A second common use case involves permissions. An organization may have databases that contain payroll information, health records, or contract data. Over time, access accumulates as teams change roles, projects expand, and temporary permissions become permanent. DSPM can help identify those access patterns and support cleaner enforcement of LPA.

Supporting audits and data-handling policies

DSPM can also support governance efforts. If an organization needs to understand where regulated data lives, whether retention practices are aligned to policy, or which systems contain sensitive records, DSPM gives teams a clearer starting point. That is especially helpful when environments span multiple platforms and ownership is distributed.

How DSPM fits into security operations

Let’s take a look at how DSPM’s value becomes clearer when placed next to adjacent categories.

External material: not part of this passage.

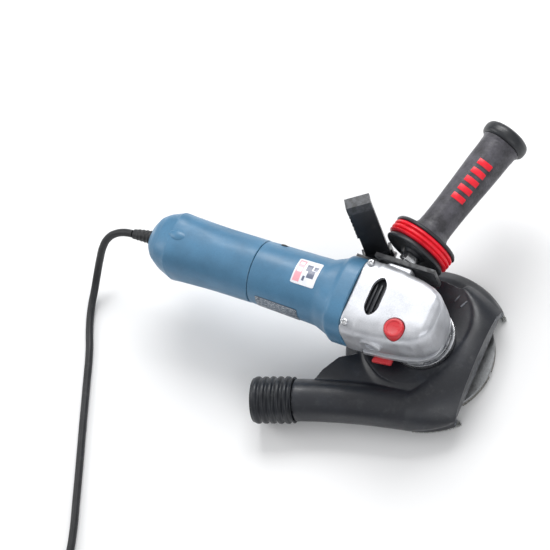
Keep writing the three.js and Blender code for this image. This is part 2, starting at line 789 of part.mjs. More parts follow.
function hoodBody() {
  const bell = turned(
    [
      [0, hoodLow], [hoodR, hoodLow], [hoodR - 0.5, 18], [76, 26], [66, 35], [52, 40.5], [44, hoodTop],
      [collarR, hoodTop], [collarR, 51], [0, 51],
    ],
    44,
  );
  const inside = turned(
    [
      [0, 0], [hoodR - 5, 0], [hoodR - 5, 14], [71, 24], [62, 32], [49, 37.5], [44, hoodTop - hoodWall],
      [0, hoodTop - hoodWall],
    ],
    44,
  );
  const plateEdge = [...channelEdge, ...backEdge].map(([a, r]) => {
    const p = onCircle(r, a);
    return new THREE.Vector2(p.x, p.y);
  });
  const plateCurve = new THREE.SplineCurve([...plateEdge, plateEdge[0]]);
  const plateShape = new THREE.Shape().setFromPoints(plateCurve.getPoints(30));
  const top = new THREE.ExtrudeGeometry(plateShape, { depth: 4, bevelEnabled: false });
  top.translate(0, 0, hoodTop - 4);
  const shell = join(
    bell,
    top,
    loft(channelRings(0)),
    loft(ductRings(0, -0.02, 1)),
    slab([[-20, -60], [-50, -30], [-70, -41], [-80, -58], [-84, -72], [-60, -70]], 28, 37), // web to the duct
  );
  const behindFront = block(-200, chordX - hoodWall, -200, 200, -10, 100);
  const hollow = join(
    common(inside, behindFront),
    common(loft(channelRings(ductWall)), behindFront),
    loft(ductRings(ductWall, -0.05, 1.05)),
    disc(neckR + 0.6, 30, 60, 40),
  );
  return cut(
    common(shell, block(-200, chordX, -200, 200, hoodLow, 100)),
    hollow,
    block(chordX - hoodWall - 1, 200, -200, 200, -10, 24), // open front, so the wheel reaches a wall
  );
}

const brushRing = () =>
  cut(ring(hoodR - 4.7, hoodR - 0.5, 0, hoodLow - gap, 44), block(chordX - 1, 200, -200, 200, -10, 50));

function clampBand() {
  const band = ring(collarR + 0.4, collarR + 3.4, 43, 49.4, 32);
  const ears = [block(-8, -5, 30.8, 40, 43, 49.4), block(-1, 2, 30.8, 40, 43, 49.4)];
  const split = block(-5, -1, 20, 50, 40, 52);
  return cut(join(band, ...ears), split, discX(2.4, -10, 4, 16).translate(0, 36.5, 46.2));
}

function hoseCuff() {
  const profile = [[19, 0.4], [22, 0.4]];
  for (let i = 0; i < 5; i++) {
    const z = 2.4 + i * 7.2;
    profile.push([20.6, z], [20.6, z + 1.8], [22.4, z + 3.4], [22.4, z + 5.6]);
  }
  profile.push([21, cuffLength - 1], [21, cuffLength], [19, cuffLength]);
  const cuff = turned(profile, 20).rotateY(Math.PI / 2);
  cuff.rotateZ(Math.atan2(ductAim.y, ductAim.x));
  return cuff.translate(ductEnd.x, ductEnd.y, ductEnd.z);
}

// Black lever standing on the bracket beside the gear head.
function buildClampLever() {
  const lever = new THREE.Group();
  lever.applyMatrix4(leverMatrix);
  tool.add(lever);
  const teeth = [30, 36, 42, 48, 54, 60].map((z) => block(-12.6, -10.5, -2.5, 2.5, z, z + 3));
  const body = join(
    block(-11, 11, -3.2, 3.2, 3, 80),
    discX(4.4, -11, 11, 20),
    block(-12, 11.5, -7, 4.5, 76, 80.5),
    block(-12, 11.5, -7, -4, 70, 78),
    ...teeth,
  );
  piece("clamp_lever", cut(body, discX(2.3, -14, 14, 16)), "black", lever);
}

// ---------- power cord ----------
const coilCentre = V(-190, -362, 0); // from the spindle axis
const coilMiddleR = 42;

function buildCord() {
  const floor = cordR + 0.15;
  const route = [
    V(-299, -1.1, 74),
    V(-309, -1.8, 71.8),
    V(-319.3, -4.2, 67.2),
    V(-328.2, -8.6, 59.4),
    V(-334.3, -14.8, 48.5),
    V(-338, -23, 35.5),
    V(-340, -34, 22.5),
    V(-340, -47.5, 12),
    V(-338, -63, 6),
    V(-331.5, -82, floor),
    V(-320.5, -105, floor),
    V(-306.5, -140.5, floor),
    V(-292.6, -176.5, floor),
    V(-278.7, -212, floor),
    V(-264.8, -248, floor),
    V(-253.5, -278, floor),
    V(-247, -300, floor),
    V(-244, -321, floor),
    V(-243.5, -343, floor),
  ];
  piece("cord", bar(route, cordR, 10, 34), "rubber");
  const across = 2 * cordR;
  piece(
    "cord_coil",
    turned([
      [coilMiddleR - 1.5 * across, 0],
      [coilMiddleR + 1.5 * across, 0],
      [coilMiddleR + 1.5 * across, 2 * across],
      [coilMiddleR + across, 3 * across],
      [coilMiddleR - across, 3 * across],
      [coilMiddleR - 1.5 * across, 2 * across],
    ], 32).translate(coilCentre.x, coilCentre.y, 0),
    "rubber",
  );
  buildPlug();
}

// Round two-pin plug lying on the floor beside the coil.
function buildPlug() {
  const plug = new THREE.Group();
  plug.position.set(coilCentre.x + 75, coilCentre.y + 10, 18.5);
  plug.rotation.z = rad(60);
  tool.add(plug);
  piece(
    "plug_body",
    turnedX([[0, -38], [5, -38], [6.5, -20], [12, -12], [18, -2], [18.5, 0], [18.5, 17], [0, 17]], 28),
    "rubber",
    plug,
  );
  for (const [side, name] of [[1, "left"], [-1, "right"]]) {
    const pin = turnedX([[0, 17.3], [2.4, 17.3], [2.4, 34], [1.4, 36], [0, 36]], 14);
    piece("plug_pin_" + name, pin.translate(0, 9.5 * side, 0), "steel", plug);
  }
}

function buildHood() {
  piece("hood_body", hoodBody(), "hoodBlack");
  piece("brush_ring", brushRing(), "bristle");
  piece("clamp_band", clampBand(), "steel");
  const bolt = join(discX(2, -11, 4, 14), discX(4, -11.5, -8.3, 6), discX(4, 2.3, 5, 6));
  piece("clamp_band_screw", bolt.translate([0, 36.5, 46.2]), "steel");
  piece("hose_cuff", hoseCuff(), "rubber");
}

buildMotor();
buildArmature();
buildHead();
buildSpindle();
buildControls();
buildHandle();
buildClampLever();
buildHood();
buildCord();

export default grinder;
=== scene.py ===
"""Looks of a hand-held concrete grinder: a small angle grinder with a dust hood over its cup wheel.

Lengths in the builders are millimetres in the tool's own frame, which has its origin on the floor
under the spindle axis, +X towards the gear head, +Y towards the side handle and +Z up.
"""

import math
import random

import bmesh
import bpy
from mathutils import Matrix, Vector
from mathutils.geometry import interpolate_bezier


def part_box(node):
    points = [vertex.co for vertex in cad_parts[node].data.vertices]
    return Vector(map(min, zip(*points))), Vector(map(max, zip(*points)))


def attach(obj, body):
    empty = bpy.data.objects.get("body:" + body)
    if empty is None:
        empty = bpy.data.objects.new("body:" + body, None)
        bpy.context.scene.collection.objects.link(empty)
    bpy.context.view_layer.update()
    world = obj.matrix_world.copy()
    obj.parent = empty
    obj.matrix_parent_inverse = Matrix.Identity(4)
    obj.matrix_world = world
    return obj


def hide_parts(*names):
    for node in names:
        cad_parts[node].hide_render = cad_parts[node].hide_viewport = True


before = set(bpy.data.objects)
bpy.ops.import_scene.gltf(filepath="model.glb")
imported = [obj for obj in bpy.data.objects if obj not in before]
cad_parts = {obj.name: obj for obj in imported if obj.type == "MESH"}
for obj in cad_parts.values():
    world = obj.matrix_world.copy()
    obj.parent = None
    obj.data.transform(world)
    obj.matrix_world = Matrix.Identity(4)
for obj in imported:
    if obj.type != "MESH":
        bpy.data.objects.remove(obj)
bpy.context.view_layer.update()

MM = 0.001
shaft_low, shaft_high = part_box("spindle_shaft")
SPINDLE = (shaft_low + shaft_high) / 2
SPINDLE.z = 0

# ---------- dimensions shared by several pieces ----------
MOTOR_Z = 81
SEAM_X = -159
HEAD_TOP = 112
HEAD_BOTTOM = 62
HOOD_TOP = 42
HOOD_LOW = 4.5
CHORD_X = 55  # flat front of the hood
HOOD_WALL = 3
BRISTLE_MIDDLE = 76.4  # radius of the middle of the brush
BRISTLE_REACH = 78.4
LOCK = (-5.3, -22.5)
DUCT_END = Vector((-96, -91, 24.5))
DUCT_AIM = Vector((-0.945, -0.327, 0)).normalized()
HANDLE_FOOT = Vector((-27.5, 46.3, 90.5))
HANDLE_LEAN = math.radians(15)
CORD_R = 3.75


# ---------- frames ----------
def at(point):
    """A point of the tool's frame, in the row frame."""
    return Vector((point[0] * MM + SPINDLE.x, point[1] * MM + SPINDLE.y, point[2] * MM))


def basis(origin, x, y, z):
    """The matrix that takes a piece's own axes to these ones, in the tool's frame."""
    turn = Matrix((x, y, z)).transposed().to_4x4()
    return Matrix.Translation(origin) @ turn


def about(axis, origin=(0, 0, 0)):
    """A frame whose own +Z lies along axis."""
    z = Vector(axis).normalized()
    side = Vector((0, 1, 0)) if abs(z.y) < 0.9 else Vector((1, 0, 0))
    x = side.cross(z).normalized()
    return basis(Vector(origin), x, z.cross(x), z)


HANDLE = about((math.sin(HANDLE_LEAN), math.cos(HANDLE_LEAN), 0), HANDLE_FOOT)
lever_across = Vector((0.82, 0.57, 0)).normalized()
lever_face = Vector((0, 0.26, 0.966)).cross(lever_across).normalized()
LEVER = basis(
    Vector((-64.5, 56.8, 71.2)), lever_across, lever_face, lever_across.cross(lever_face).normalized()
)
LEVER_PIN = LEVER @ Matrix.Rotation(math.pi / 2, 4, "Y")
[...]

  • DSPM overlaps with broader data security, but is more focused on visibility, context, and risk around sensitive data locations and access. Data security is the larger discipline. DSPM is one way organizations strengthen it.
  • DSPM sits near security posture work. In that sense, it applies posture thinking to data. Instead of asking only whether infrastructure is configured securely, teams also ask whether sensitive data is discoverable, appropriately classified, and protected from unnecessary exposure.
  • DSPM is often compared with cloud security posture management. CSPM focuses more on cloud resource configuration and policy issues, while DSPM focuses on the data itself. These categories often complement each other because infrastructure risk and data risk frequently overlap.
  • DSPM also connects to cloud infrastructure entitlement management (CIEM), especially where access and entitlement questions affect data exposure. CIEM looks more directly at cloud permissions and identity entitlements. DSPM uses similar context, but applies it to protecting sensitive data.
  • DSPM supports exposure management by helping teams understand which sensitive assets and datasets create the most meaningful business risk. It can also support cloud risk management by showing where data exposure adds urgency to other security findings.